Le risque de la prise du pouvoir du RN pourrait aussi entraîner un sursaut pro-Nupes, c’est la stratégie qu’a lancé François Ruffin en parlant d’un nouveau « Front Populaire ». Beaucoup d’électeurs pourraient y être prêts, mais près d’une année de bashing contre LFI (dont le résultat tangible aura été 8 députés européens de plus pour le PS et 8 députés de moins pour les écologistes – une bien belle stratégie de long terme donc…) risque de se ressentir au niveau électoral. Et il semble peu probable à ce stade d’espérer avoir une majorité Nupes le 7 juillet.

Hypothèse 2 : Une hypothèse beaucoup plus probable est donc une victoire du RN, majoritaire à l’Assemblée, surtout en cas d’union plus ou moins large des droites que Marion Maréchal vient d’appeler de ses vœux. Il pourrait alors y avoir nomination de Jordan Bardella à Matignon. Macron pourrait espérer rester à l’Élysée et compter sur un mécontentement populaire pour que Édouard Philippe gagne en 2027, voire que lui-même revienne en 2032 ou 2037… Mais il n’est pas certain que le RN accepte ce jeu, perdu par chaque parti de cohabitation en 1988, 1995 et 2002. Une forte victoire, dans un tel contexte, pourrait même amener le RN à refuser le pouvoir et exiger la démission du Président, qui serait dans une position très difficile et sous de multiples pressions.
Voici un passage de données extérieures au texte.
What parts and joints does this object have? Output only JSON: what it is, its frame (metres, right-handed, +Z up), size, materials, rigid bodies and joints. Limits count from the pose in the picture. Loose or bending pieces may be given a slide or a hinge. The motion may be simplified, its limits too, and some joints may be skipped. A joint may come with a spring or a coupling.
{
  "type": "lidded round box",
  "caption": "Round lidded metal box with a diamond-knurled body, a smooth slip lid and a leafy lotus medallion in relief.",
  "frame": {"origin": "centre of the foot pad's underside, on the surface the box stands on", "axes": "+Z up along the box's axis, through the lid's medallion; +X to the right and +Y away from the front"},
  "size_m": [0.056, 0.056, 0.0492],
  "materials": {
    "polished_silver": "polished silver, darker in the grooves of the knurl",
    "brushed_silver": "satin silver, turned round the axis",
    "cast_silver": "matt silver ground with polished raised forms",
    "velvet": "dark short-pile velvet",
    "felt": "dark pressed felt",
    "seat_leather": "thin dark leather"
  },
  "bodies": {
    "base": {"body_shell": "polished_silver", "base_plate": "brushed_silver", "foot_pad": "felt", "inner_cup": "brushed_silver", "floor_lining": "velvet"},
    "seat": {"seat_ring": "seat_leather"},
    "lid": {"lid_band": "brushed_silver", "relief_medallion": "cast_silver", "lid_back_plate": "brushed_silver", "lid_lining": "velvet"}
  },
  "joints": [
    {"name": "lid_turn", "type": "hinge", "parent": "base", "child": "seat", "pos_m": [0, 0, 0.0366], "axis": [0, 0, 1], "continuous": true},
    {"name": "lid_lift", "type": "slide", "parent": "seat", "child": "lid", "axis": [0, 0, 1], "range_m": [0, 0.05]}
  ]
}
Hypothèse 3 : Et il y a enfin une troisième hypothèse également plausible : qu’aucun parti ne dispose d’assez de voix, directe ou en soutien, pour échapper à une motion de censure de ses oppositions. Aucune majorité autre que purement technique ne pourrait se former, et il faudrait attendre soit une autre dissolution soit 2027 avec un gouvernement expédiant les affaires courantes (comme cela a pu arriver il y a quelques années en Belgique par exemple).
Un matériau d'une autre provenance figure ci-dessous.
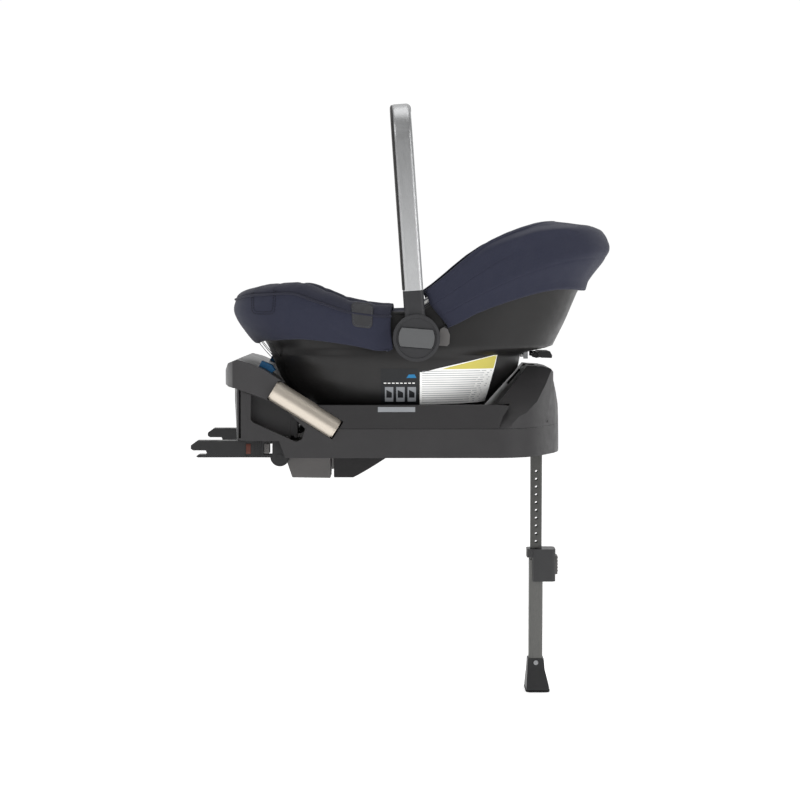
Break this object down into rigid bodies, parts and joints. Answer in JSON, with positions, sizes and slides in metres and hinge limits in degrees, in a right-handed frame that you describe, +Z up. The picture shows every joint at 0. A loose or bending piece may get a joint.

Il est difficile à ce stade d’en dire plus. Macron a sans doute lui aussi fait réaliser de sondages secrets qui ont pu l’éclairer. Mais dans à peu près tous les cas, on lui reprochera longtemps de ne pas avoir tenu sa promesse de passage au scrutin proportionnel.
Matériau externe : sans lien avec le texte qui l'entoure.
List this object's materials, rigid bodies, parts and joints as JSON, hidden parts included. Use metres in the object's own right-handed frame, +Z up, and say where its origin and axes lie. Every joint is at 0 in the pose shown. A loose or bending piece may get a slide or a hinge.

Hypothèse 4 : Enfin, il faut aussi garder à l’esprit une dernière piste : l’hypothèse « Néron », soit le nihilisme. Macron est bien conscient de son échec, et un retour aux urnes pourrait alors participer soit à une sorte de volonté de nuire, pour montrer que « c’était mieux avant avec lui » ou, de façon plus optimiste cette fois, l’amener à démissionner après avoir perdu une dissolution, inscrivant son départ dans les pas de de Gaulle (puisqu’il ne peut pas se représenter dans la foulée).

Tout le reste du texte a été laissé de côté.